Madisons next assignment was to the Mediterranean. Arriving at Oran, Algeria, 30 January 1944, she practiced shore bombardment before departing for Italy on 11 February. Operating off Anzio, she continued antisubmarine patrols and provided antiaircraft protection and support gunfire until mid-April, when she commenced convoy and patrol duty throughout the Mediterranean. In August, Madison once again joined the support force for a landing, this time in the south of France. During Operation Dragoon, Madison, on antisubmarine patrol and fire support duty on 10 September, made four certain kills of human torpedoes and one probable.

==Convoys escorted==

| Convoy | Escort Group | Dates | Notes |
|---|---|---|---|
| ON 18 |  | 24 Sept-2 Oct 1941 | from Iceland to Newfoundland prior to US declaration of war |
| HX 154 |  | 12-19 Oct 1941 | from Newfoundland to Iceland prior to US declaration of war |
| ON 30 |  | 2-9 Nov 1941 | from Iceland to Newfoundland prior to US declaration of war |
| HX 162 |  | 29 Nov-7 Dec 1941 | from Newfoundland to Iceland prior to US declaration of war |
| HX 169 |  | 10-18 Jan 1942 | from Newfoundland to Iceland |
| ON 59 |  | 29 Jan-5 Feb 1942 | from Iceland to Newfoundland |
| AT 18 |  | 6-17 Aug 1942 | troopships from New York City to Firth of Clyde |
| UGF 2 |  | 2-18 Nov 1942 | from Chesapeake Bay to Morocco |
| UC 1 |  | 15 Feb-6 March 1943 | from Liverpool to Curacao |
| CU 1 |  | 20 March-1 April 1943 | from Curaçao to Liverpool |
| UC 2 |  | 9–23 April 1943 | from Liverpool to Curaçao |
| CU 2 |  | 21 May-5 June 1943 | from Curaçao to Liverpool |
| UC 3 |  | 10–26 June 1943 | from Liverpool to Curaçao |
| CU 3 |  | 11–24 July 1943 | from Curaçao to Firth of Clyde |
| UC 3A |  | 30 July-10 Aug 1943 | from Liverpool to Curaçao |
| CU 4 |  | 26 Aug-9 Sept 1943 | from Curaçao to Liverpool |
| UC 4 |  | 15-27 Sept 1943 | from Liverpool to Curaçao |

==Pacific service==
Returning home in January 1945, Madison escorted one more convoy to Mediterranean ports and returned before departing the east coast 21 April for the Pacific Ocean, arriving Guam on 1 July. Following a convoy run to Okinawa and back, Madison was assigned to a picket station off Ulithi. On 2 August, she raced to the site of the loss of to search for survivors. Later, she steamed to Tokyo Bay to witness the formal surrender of the Japanese forces.
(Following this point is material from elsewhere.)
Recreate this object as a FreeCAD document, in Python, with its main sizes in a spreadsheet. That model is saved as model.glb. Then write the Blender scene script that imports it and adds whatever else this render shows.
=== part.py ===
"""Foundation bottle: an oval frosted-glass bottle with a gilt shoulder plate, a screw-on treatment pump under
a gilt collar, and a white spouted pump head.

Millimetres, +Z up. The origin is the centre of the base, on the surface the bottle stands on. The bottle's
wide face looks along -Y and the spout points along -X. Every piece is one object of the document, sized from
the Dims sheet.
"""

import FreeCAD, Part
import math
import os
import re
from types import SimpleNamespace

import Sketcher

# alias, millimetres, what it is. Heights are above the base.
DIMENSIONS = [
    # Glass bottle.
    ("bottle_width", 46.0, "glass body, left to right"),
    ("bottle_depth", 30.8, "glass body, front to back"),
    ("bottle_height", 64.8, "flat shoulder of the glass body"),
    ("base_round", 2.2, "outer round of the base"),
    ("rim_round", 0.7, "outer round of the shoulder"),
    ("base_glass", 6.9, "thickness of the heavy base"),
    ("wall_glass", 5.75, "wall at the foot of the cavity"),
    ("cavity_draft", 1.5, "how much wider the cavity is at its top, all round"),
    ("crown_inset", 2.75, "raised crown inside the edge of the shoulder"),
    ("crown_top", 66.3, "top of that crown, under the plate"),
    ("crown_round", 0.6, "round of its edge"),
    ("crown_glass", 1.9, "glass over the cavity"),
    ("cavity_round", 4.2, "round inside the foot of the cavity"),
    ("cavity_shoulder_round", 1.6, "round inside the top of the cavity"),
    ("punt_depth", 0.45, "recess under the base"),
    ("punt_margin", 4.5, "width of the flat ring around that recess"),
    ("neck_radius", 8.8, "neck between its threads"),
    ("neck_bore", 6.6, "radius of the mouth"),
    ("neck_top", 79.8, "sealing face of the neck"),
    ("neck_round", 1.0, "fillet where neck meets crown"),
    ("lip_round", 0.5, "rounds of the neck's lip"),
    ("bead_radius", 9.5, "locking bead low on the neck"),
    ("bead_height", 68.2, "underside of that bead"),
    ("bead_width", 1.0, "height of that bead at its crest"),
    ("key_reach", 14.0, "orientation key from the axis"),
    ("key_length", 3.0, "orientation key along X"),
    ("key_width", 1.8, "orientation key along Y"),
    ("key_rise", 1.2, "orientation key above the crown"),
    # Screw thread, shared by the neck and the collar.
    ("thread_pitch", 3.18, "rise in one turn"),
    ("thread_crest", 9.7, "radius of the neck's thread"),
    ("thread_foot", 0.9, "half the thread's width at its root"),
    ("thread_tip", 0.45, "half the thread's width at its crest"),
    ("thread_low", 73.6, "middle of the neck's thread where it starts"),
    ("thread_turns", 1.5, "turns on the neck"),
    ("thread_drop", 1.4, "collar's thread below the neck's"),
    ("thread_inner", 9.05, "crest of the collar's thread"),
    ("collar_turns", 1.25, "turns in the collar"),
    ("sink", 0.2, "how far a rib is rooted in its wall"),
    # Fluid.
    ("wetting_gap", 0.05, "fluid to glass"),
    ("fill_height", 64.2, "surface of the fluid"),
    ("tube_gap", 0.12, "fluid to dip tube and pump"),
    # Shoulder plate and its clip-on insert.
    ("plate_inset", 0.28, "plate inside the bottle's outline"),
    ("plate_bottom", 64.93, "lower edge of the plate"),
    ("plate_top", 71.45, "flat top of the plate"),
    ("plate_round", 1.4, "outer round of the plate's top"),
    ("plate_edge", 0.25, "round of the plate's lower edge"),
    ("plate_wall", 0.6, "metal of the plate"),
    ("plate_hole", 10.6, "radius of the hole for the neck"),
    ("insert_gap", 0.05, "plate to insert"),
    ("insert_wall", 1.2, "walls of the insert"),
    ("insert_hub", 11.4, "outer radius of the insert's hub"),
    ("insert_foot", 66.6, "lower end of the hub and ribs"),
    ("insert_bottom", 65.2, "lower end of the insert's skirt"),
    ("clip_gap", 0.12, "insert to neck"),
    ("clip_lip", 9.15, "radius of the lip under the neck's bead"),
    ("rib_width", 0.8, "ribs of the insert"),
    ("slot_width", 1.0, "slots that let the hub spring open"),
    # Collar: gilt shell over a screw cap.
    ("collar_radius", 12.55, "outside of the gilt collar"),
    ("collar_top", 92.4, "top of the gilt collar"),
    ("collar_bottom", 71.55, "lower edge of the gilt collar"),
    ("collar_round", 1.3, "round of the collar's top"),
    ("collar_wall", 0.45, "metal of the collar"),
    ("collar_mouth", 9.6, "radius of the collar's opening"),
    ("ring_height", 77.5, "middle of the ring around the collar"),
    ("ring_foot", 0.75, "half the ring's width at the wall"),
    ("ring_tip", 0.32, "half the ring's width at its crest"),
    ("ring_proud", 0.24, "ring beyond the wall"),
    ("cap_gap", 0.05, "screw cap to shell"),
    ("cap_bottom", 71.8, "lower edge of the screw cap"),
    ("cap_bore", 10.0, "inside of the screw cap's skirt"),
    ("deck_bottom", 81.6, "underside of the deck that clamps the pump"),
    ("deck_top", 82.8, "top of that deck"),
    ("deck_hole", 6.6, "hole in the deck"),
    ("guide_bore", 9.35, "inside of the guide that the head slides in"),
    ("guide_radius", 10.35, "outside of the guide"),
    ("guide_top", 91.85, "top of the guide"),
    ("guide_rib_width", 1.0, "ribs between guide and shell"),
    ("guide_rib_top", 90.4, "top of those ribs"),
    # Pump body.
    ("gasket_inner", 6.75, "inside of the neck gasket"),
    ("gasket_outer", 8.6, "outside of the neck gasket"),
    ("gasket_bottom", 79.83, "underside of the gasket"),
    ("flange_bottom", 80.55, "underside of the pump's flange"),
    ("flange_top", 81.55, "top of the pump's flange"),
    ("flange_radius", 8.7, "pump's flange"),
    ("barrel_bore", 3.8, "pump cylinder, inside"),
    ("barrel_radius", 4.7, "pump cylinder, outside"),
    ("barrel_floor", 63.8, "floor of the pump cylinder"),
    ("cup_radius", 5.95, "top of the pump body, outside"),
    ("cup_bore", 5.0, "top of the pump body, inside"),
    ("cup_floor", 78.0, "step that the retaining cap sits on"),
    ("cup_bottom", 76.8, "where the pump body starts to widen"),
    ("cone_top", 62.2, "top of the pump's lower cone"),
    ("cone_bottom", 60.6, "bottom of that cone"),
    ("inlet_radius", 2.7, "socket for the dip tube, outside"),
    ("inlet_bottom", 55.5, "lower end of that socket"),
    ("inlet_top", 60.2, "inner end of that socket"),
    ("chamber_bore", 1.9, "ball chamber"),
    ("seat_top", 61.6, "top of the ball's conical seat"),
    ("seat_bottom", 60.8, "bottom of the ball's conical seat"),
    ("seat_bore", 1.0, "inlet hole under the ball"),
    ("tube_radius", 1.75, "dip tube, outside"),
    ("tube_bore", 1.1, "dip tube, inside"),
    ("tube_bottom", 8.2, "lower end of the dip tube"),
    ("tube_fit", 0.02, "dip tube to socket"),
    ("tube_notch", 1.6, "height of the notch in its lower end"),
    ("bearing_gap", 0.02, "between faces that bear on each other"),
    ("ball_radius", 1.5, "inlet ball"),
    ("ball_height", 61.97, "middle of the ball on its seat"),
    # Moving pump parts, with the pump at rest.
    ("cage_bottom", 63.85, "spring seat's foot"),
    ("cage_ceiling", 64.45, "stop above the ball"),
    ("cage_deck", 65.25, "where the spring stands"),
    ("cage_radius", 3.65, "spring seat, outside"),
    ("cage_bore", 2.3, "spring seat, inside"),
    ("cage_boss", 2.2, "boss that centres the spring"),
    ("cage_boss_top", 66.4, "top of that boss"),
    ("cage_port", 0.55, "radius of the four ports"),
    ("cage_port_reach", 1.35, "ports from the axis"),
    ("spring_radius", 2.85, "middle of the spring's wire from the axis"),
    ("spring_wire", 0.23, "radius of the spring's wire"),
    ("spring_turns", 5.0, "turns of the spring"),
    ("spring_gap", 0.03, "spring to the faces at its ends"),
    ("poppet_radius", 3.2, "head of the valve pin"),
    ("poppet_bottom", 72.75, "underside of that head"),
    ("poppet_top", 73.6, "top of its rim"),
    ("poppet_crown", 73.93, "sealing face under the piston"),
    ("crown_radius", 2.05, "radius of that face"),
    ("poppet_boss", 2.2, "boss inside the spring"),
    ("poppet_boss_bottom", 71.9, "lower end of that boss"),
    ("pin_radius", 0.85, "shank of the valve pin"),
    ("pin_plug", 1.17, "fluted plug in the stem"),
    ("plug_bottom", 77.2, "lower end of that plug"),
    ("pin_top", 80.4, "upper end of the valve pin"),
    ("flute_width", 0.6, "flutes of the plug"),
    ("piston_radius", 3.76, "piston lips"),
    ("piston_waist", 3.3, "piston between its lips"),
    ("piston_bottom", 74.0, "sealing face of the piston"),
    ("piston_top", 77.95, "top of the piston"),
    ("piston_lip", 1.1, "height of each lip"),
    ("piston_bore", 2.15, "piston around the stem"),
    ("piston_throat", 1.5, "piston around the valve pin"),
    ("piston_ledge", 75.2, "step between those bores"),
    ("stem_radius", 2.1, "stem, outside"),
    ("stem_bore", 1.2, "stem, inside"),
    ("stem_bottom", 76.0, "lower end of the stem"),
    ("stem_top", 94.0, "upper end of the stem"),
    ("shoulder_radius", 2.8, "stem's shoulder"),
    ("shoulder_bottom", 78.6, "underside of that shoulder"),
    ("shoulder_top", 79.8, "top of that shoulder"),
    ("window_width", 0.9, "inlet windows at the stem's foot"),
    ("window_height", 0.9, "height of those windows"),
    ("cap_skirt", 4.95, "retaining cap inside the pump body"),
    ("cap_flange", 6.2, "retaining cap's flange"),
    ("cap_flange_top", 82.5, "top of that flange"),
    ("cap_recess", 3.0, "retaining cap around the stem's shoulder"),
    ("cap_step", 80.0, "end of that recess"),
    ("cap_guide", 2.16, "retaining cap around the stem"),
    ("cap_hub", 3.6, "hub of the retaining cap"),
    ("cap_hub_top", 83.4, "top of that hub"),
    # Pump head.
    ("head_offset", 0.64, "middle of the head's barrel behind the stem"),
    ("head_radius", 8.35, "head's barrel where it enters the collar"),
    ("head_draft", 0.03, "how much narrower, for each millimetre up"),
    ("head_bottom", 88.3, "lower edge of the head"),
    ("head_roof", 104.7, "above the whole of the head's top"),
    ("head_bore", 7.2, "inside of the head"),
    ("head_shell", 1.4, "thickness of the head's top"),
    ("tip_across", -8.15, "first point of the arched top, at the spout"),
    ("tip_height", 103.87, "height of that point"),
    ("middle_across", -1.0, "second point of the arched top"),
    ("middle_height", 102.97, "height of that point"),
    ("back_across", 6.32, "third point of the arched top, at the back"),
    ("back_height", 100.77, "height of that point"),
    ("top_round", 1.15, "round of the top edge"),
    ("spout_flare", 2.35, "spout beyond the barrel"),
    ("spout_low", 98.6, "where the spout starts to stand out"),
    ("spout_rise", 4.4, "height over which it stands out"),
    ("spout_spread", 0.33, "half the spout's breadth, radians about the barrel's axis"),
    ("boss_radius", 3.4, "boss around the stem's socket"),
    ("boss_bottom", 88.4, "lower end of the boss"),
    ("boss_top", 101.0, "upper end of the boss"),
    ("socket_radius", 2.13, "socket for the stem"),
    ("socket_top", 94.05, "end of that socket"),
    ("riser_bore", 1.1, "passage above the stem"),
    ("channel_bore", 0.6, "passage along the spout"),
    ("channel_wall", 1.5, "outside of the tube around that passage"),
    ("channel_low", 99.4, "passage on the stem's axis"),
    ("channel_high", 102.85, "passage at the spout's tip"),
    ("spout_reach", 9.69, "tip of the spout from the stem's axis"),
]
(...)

==End of World War II and fate==
Following the war's end, Madison remained with the occupation forces until 5 November when she sailed for Charleston, South Carolina. Having steamed more than 300,000 miles (550,000 km) during the course of the war, Madison arrived at Charleston 7 December 1945. She was placed out of commission in reserve 13 March 1946 at Charleston and later moved to Orange, Texas. She was struck from the Navy List 1 June 1968. She was sunk as target off southeastern Florida on 14 October 1969.

==Awards==
Madison received five battle stars for World War II service.